Use external quality tools as design references, but keep their roles separate:

- Static lint: frontmatter, root file layout, links, orphaned files, code fences, progressive disclosure, token budget, host compatibility.
- Eval kit: trigger rate, functional pass rate, regression gates, repeated trials, blind comparison, reviewer feedback.
- Collision detection: overlap matrix, duplicate detection, negative triggers, routing simulation, project-specific recommendations.
- Freshness/security: outdated packages, deprecated APIs, hallucinated dependencies, secrets, injection patterns, fingerprint/hash registry, telemetry policy.

Do not let a static linter PASS replace eval evidence.

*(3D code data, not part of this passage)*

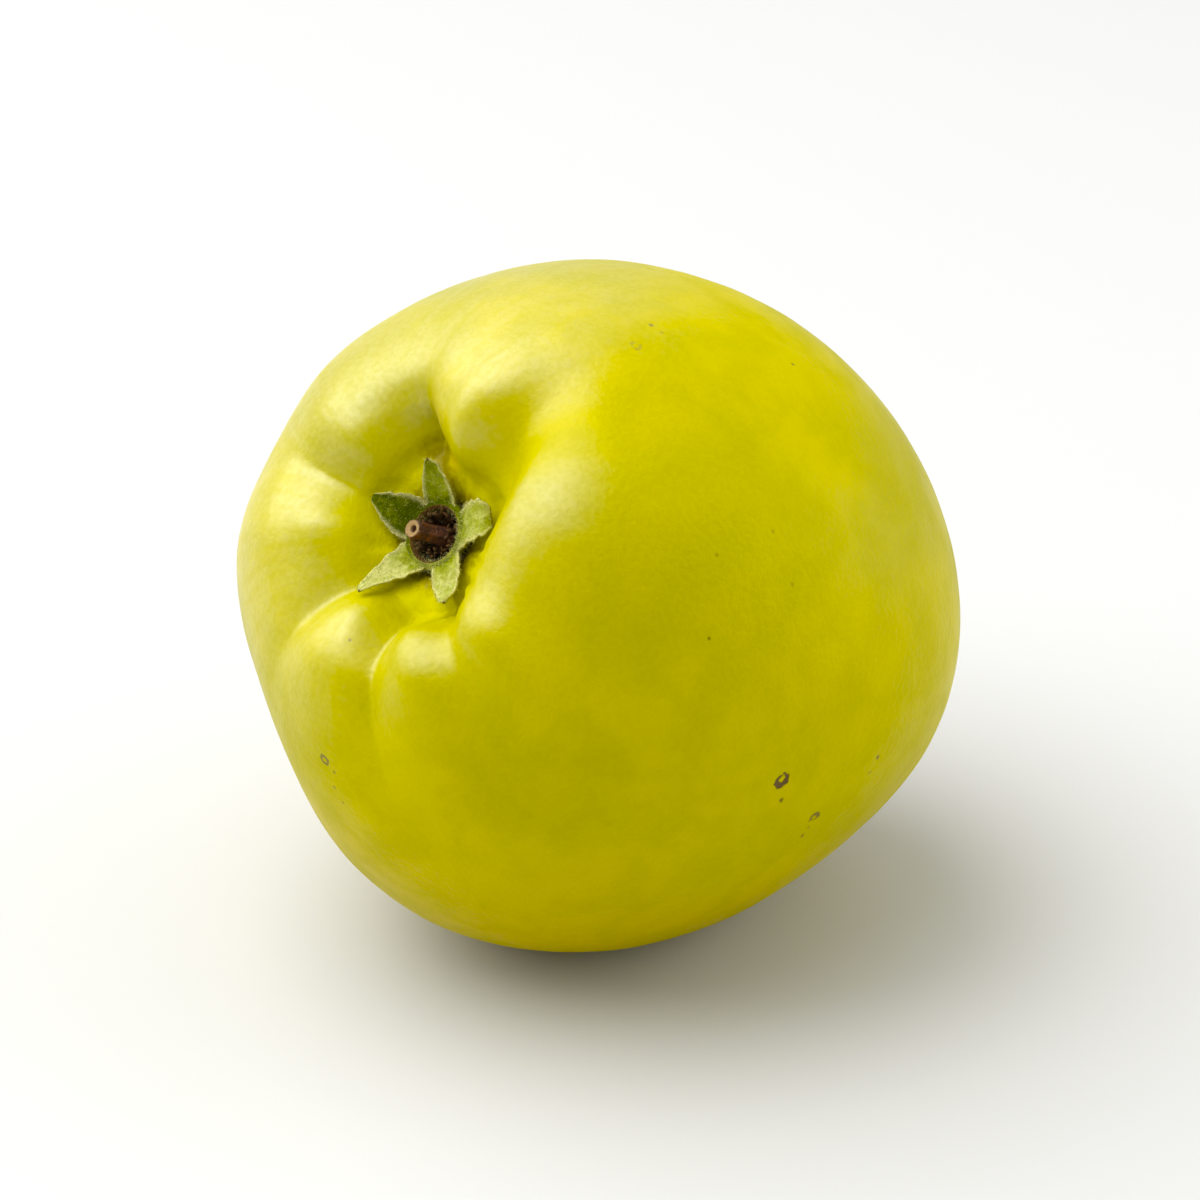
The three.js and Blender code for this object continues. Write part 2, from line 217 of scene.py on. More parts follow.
@dataclass(frozen=True)
class SkinForm:
    """The fruit's outer form in its own frame, in mm: azimuth 0 on x, the axis on z, the calyx end up.

    The profile's points are its stations, as distances from the axis and heights, from the eye to the stem.
    The widening is the azimuth, the width and the depth of the basin's wide side.
    """

    tilt: float = 36.7
    spot_depth: float = 1.3
    spot_blend: float = 0.3
    rib_height: float = 0.35
    part_rings: int = 57
    part_segments: int = 84
    profile: tuple[tuple[float, float], ...] = (
        (0, 28.0), (3.4, 28.3), (4.7, 30.6), (6.4, 33.7), (9.6, 36.7), (14.2, 38.5), (19.6, 37.9),
        (26.7, 33.2), (33.1, 25.6), (38.1, 15.5), (40.6, 3.8), (40.3, -8.1), (37.2, -19.5), (31.4, -29.6),
        (24.0, -37.8), (17.0, -43.2), (11.4, -46.8), (6.6, -47.4), (3.6, -45.8), (0, -45.2),
    )
    furrows: tuple[Furrow, ...] = (
        Furrow(25, -1.5, 2.8, 1.9, 1.1, 3.8, 6.3),
        Furrow(31, 0, 2.6, 5.0, 1.7, 4.0, 6.8),
        Furrow(-50, 8.5, 3.8, 5.2, 1.8, 4.6, 7.6),
        Furrow(-126, 0, 1.6, 2.2, 1.5, 4.6, 7.2),
        Furrow(-162, 0, 2.4, 2.4, 1.3, 4.6, 8.2),
        Furrow(155, 0, 2.2, 2.8, 1.4, 4.6, 7.6),
        Furrow(87, 0, 1.8, 3.4, 1.4, 4.2, 7.0),
    )
    knobs: tuple[Knob, ...] = (
        Knob(64, 1.4, 17, 2.8, 5.0),
        Knob(9, 0.6, 9, 2.8, 5.0),
        Knob(-15, 2.5, 17, 2.4, 5.2),
        Knob(-71, 2.4, 23, 4.4, 7.0),
        Knob(-112, 1.4, 9, 4.2, 6.2),
        Knob(-142, 1.9, 12, 3.4, 5.4),
        Knob(180, 1.5, 19, 3.0, 4.8),
        Knob(113, 1.7, 19, 2.6, 4.8),
    )
    swellings: tuple[Swelling, ...] = (
        Swelling(61, 144, 16, -1.6),
        Swelling(124, -128, 36, -2.4),
        Swelling(88, 176, 26, 1.4),
        Swelling(126, -58, 30, 1.0),
        Swelling(112, 30, 40, 0.8),
        Swelling(171, 70, 9, 1.6),
    )
    widening: tuple[float, float, float] = (-132.0, 44.0, 2.9)

    @property
    def stations(self) -> int:
        """The number of the profile's last station."""
        return len(self.profile) - 1

    def furrow_depth(self, station: Array, azimuth: Array, radius: Array) -> Array:
        """How far the furrows take the skin in.

        Args:
            station: places along the profile.
            azimuth: places round the axis, in degrees.
            radius: distances from the axis, in mm.

        Returns:
            Depths in mm, 0 or more.
        """
        depth = np.zeros_like(station)
        for f in self.furrows:
            strength = band(station, 1.7, 3.6, f.fade, f.end)
            across = radius * np.radians(wrapped(azimuth - f.azimuth - f.drift * (station - 4)))
            depth += f.depth * strength * np.exp(-np.abs(across / f.width) ** f.sharpness)
        return depth

    def growth(self, station: Array, azimuth: Array, direction: Array) -> Array:
        """How far knobs, swellings, ribs and the basin's wide side move the skin out.

        Args:
            station: places along the profile.
            azimuth: places round the axis, in degrees.
            direction: unit vectors from the fruit's middle.

        Returns:
            Offsets in mm.
        """
        offset = np.zeros_like(station)
        for k in self.knobs:
            strength = band(station, k.start, k.full, 5.2, 9.5)
            offset += k.height * strength * hump(azimuth, k.azimuth, k.width)
        middle, width, depth = self.widening
        strength = band(station, 2.0, 3.2, 4.0, 6.4)
        offset -= depth * strength * hump(azimuth, middle, width)
        for s in self.swellings:
            polar = math.radians(s.polar)
            centre = outward(s.azimuth, math.sin(polar), math.cos(polar))
            angle = np.degrees(np.arccos(np.clip(direction @ centre, -1, 1)))
            offset += s.height * np.exp(-((angle / s.width) ** 2))
        ribs = band(station, 9, 15, 16.5, 18)
        return offset + self.rib_height * ribs * np.cos(5 * np.radians(azimuth) + 0.6)

    def points(self, t: Array, azimuth: Array, extra: Array | float = 0.0) -> Array:
        """Points of the skin in the fruit's own frame.

        Args:
            t: places from the eye, 0, to the stem, 1.
            azimuth: places round the axis, in degrees.
            extra: a further offset along the skin's normal, in mm.

        Returns:
            The points in mm, with one more axis than t.
        """
        step = 1e-3
        q = spline(self.profile, t)
        along = unit(spline(self.profile, t + step) - spline(self.profile, t - step))
        direction = unit(outward(azimuth, q[..., 0], q[..., 1]))
        station = t * self.stations
        offset = self.growth(station, azimuth, direction) + extra
        offset = offset - self.furrow_depth(station, azimuth, q[..., 0])
        radius = np.maximum(q[..., 0] - along[..., 1] * offset, 0.0)
        return outward(azimuth, radius, q[..., 1] + along[..., 0] * offset)

    def turned(self, points: Array) -> Array:
        """Points turned from the fruit's own frame to the row's."""
        a = math.radians(self.tilt)
        basis = np.array([(0, math.sin(a), math.cos(a)), (-1, 0, 0), (0, -math.cos(a), math.sin(a))])
        return points @ basis

    def place(self) -> Array:
        """The shift that lays the fruit on the ground, worked out from the part's own coarser rings."""
        t = np.arange(self.part_rings + 1) / self.part_rings
        azimuth = np.arange(self.part_segments) * 360 / self.part_segments
        grid = self.turned(self.points(*np.meshgrid(t, azimuth, indexing="ij"))).reshape(-1, 3)
        low, high = grid.min(0), grid.max(0)
        return np.array([-(low[0] + high[0]) / 2, -(low[1] + high[1]) / 2, -low[2] - self.spot_depth])

    def rested(self, z: Array) -> Array:
        """Heights after resting: flat under the spot, then rounding smoothly into the skin above."""
        blend = (z + self.spot_blend) ** 2 / (4 * self.spot_blend)
        return np.where(z < -self.spot_blend, 0.0, np.where(z < self.spot_blend, blend, z))


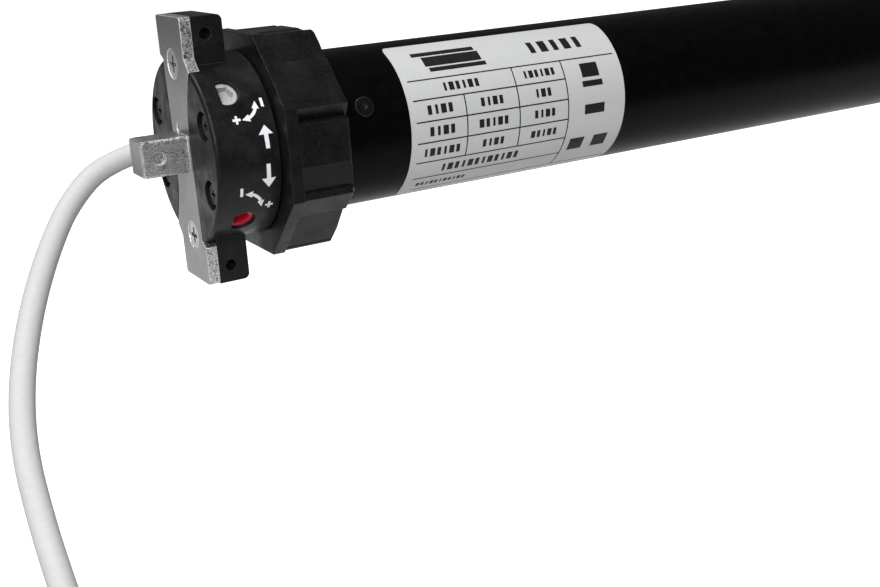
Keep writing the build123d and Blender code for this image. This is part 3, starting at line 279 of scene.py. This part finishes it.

Do not let eval success hide a packaging or security failure.

## Integration Points in This Skill

- `references/description-optimization.md`: official trigger-eval and held-out description optimization loop.
- `references/eval-workflow.md`: paired with-skill/baseline evidence capture and human reviewer loop.
- `references/testing-playbook.md`: static/eval/collision/freshness/security gate taxonomy.
- `references/lifecycle.md`: namespace, RBAC, audit log, review gate, promotion, and yank/deprecation concepts.
- `scripts/audit_golden_trigger_set.py`: verifies direct / indirect / negative prompt classes.
- `scripts/audit_eval_coverage.py`: verifies trigger, functional, language, overlap, edge, and failure coverage.
- `scripts/simulate_routing.py`, `scripts/audit_skill_overlap.py`, and `scripts/detect_merge_candidates.py`: portfolio-level routing and collision checks.
- `scripts/generate_skill_graph.py`, `scripts/audit_skill_ownership.py`, and `scripts/generate_lifecycle_report.py`: registry and lifecycle visibility.

## Release Checklist Additions

Before marking a skill `released`, confirm:

- Trigger eval prompts are realistic and include direct, indirect, and negative classes.
- Description optimization uses stable eval IDs and does not change multiple variables at once.
- Functional benchmark compares with-skill against a proper baseline or old snapshot.
- Registry metadata includes owner, namespace/visibility, review state, support matrix, and audit trail.
- Quality score or equivalent evidence covers structure, evals, maintenance, security, compatibility, and collision risk.
- Static lint, eval benchmark, collision simulation, and security/freshness checks are reported as separate gates.